H = gf_asm('boundary qu term',bnum, mim, mf_u, mf_d, Hd);
R = gf_asm('boundary source',bnum, mim, mf_u, mf_d, Rd);  

KU = B with constraints HU=R

(NKNT)V	= N*B
U	= N*V + U0

M=gf_asm('boundary qu term', boundary_num, mim, mf_u, mf_d, Q) : assemble the term ∫_Γ (Q(x)φ(x)).ψ(x) dx where Q is a square matrix of size Qdim×Qdim, Qdim being the dimension of the unknown u (that is set when creating the mesh_fem). This is a kind of general boundary mass matrix.

[Q,G,H,R,F]=gf_asm('pdetool boundary conditions', mim, mf_u, mf_d, b, e[, string f_expr]) is an easy way to assemble boundary conditions obtained from pdetool: b is the boundary matrix exported by the pdetool, and e is the edges array. f_expr is an optional expression (or vector) for the volumic term. On return Q,G,H,R,F contain the assembled boundary conditions (Q and H are matrices), similar to the ones returned by the function assemb from pdetool, and the solution U satisfies (K+Q)U=F+G under the constraints HU=R (K is the stiffness matrix of the PDE considered).

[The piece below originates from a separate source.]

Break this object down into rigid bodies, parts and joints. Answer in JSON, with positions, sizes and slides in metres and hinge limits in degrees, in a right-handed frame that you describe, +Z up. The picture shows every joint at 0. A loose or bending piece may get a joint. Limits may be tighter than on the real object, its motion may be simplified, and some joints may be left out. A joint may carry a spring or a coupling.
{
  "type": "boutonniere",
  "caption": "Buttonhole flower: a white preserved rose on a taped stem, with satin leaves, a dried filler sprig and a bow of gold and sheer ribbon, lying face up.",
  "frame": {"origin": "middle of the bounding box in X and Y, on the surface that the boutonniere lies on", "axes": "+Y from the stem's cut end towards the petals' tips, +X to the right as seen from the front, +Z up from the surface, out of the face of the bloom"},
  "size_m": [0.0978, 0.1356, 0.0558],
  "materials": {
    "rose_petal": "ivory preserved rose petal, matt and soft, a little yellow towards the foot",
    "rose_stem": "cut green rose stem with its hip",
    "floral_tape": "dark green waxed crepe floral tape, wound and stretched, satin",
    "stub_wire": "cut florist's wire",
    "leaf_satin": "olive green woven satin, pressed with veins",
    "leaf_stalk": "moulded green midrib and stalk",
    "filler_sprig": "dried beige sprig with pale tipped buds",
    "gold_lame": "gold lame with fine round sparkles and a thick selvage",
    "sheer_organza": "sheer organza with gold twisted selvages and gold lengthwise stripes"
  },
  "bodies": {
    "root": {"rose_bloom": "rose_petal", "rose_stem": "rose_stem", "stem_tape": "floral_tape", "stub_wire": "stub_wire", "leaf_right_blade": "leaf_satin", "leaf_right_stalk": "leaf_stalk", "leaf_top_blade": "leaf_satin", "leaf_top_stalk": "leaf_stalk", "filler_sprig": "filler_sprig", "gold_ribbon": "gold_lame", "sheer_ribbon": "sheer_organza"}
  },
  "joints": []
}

[...]=gf_asm({ 'volumic'[,CVLST] | 'boundary',bnum }, expr, mim1,..,[mf1[, mf2,..]][, data...]) is the generic assembly procedure for volumic and boundary assembly. The expression expr is evaluated over the mesh_fem listed in the arguments (with optional data) and assigned to the output arguments. For details about the syntax of assembly expressions, please refer to the getfem user manual (or look at the file getfem_assembling.h in the getfem++ sources).

gf_asm('volumic','u=data(#1); V()+=u(i).u(j).comp(Base(#1).Base(#1))(i,j)',mim,mf,U)  

gf_asm('volumic',['a=data(#2); ',...
       'M(#1,#1)+=sym(comp(Grad(#1).Grad(#1).Base(#2))(:,i,:,i,j).a(j))'], mim, mf, A);  

gf_asm('interpolation matrix', mf1, mf2) : build the interpolation matrix from a mesh_fem onto another one (assumed to be Lagrangian). The returned sparse matrix M is such that V=M*U=gf_compute(mf1,U,'interpolate_on', mf1). This might be useful for repeated interpolations.

gf_asm('extrapolation matrix', mf1, mf2) is similar, but performs "light" extrapolation:,if some degrees of freedom of mf2 are slightly outside mf1, their value will be extrapolated from the values of the nearest D.o.F. of mf1.